**SUPPLIED INFORMATION**
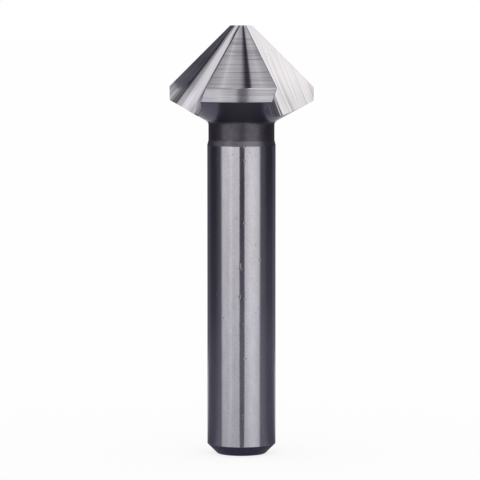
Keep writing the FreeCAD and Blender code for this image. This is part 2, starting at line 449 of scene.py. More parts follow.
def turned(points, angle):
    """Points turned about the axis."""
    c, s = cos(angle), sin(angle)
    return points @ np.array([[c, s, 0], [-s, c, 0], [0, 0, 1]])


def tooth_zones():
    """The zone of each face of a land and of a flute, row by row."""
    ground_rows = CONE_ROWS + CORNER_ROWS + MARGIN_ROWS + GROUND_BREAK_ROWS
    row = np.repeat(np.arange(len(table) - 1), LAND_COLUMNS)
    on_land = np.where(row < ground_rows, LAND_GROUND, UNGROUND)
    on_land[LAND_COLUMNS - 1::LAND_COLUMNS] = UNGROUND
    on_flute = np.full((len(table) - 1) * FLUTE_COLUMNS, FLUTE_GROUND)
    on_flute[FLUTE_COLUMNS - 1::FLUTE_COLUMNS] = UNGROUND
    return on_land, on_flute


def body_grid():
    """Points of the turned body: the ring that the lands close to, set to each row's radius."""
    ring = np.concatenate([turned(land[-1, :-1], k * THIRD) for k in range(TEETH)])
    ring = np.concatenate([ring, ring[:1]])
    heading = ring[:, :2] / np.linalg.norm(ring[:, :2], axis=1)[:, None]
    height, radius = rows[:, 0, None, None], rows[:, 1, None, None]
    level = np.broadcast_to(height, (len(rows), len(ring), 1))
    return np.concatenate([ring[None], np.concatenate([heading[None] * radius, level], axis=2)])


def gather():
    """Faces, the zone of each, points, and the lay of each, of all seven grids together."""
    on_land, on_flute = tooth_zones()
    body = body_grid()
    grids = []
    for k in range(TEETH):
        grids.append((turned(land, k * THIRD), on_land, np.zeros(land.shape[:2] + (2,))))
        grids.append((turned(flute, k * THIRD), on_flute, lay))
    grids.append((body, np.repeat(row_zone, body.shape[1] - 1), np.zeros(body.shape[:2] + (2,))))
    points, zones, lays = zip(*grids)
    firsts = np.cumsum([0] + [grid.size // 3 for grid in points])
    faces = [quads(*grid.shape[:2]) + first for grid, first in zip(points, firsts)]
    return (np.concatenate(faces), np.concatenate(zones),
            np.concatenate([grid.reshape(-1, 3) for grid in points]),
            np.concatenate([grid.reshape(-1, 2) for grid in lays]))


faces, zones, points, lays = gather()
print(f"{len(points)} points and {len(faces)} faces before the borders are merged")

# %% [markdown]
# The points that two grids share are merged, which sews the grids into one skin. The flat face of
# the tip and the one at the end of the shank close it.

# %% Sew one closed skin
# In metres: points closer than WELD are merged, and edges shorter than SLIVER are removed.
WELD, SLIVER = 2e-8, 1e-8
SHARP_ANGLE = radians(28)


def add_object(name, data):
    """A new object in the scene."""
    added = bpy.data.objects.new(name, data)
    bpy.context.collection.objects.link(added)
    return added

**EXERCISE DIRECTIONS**
Word for word, quote the lines of the material from the first line through the line with "return points @", both ends included.

**EXERCISE ANSWER**
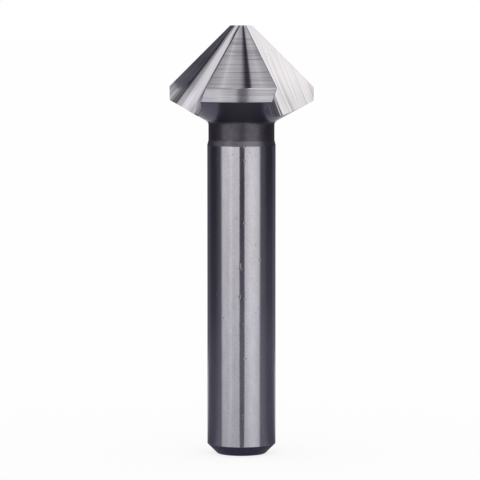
Keep writing the FreeCAD and Blender code for this image. This is part 2, starting at line 449 of scene.py. More parts follow.
def turned(points, angle):
    """Points turned about the axis."""
    c, s = cos(angle), sin(angle)
    return points @ np.array([[c, s, 0], [-s, c, 0], [0, 0, 1]])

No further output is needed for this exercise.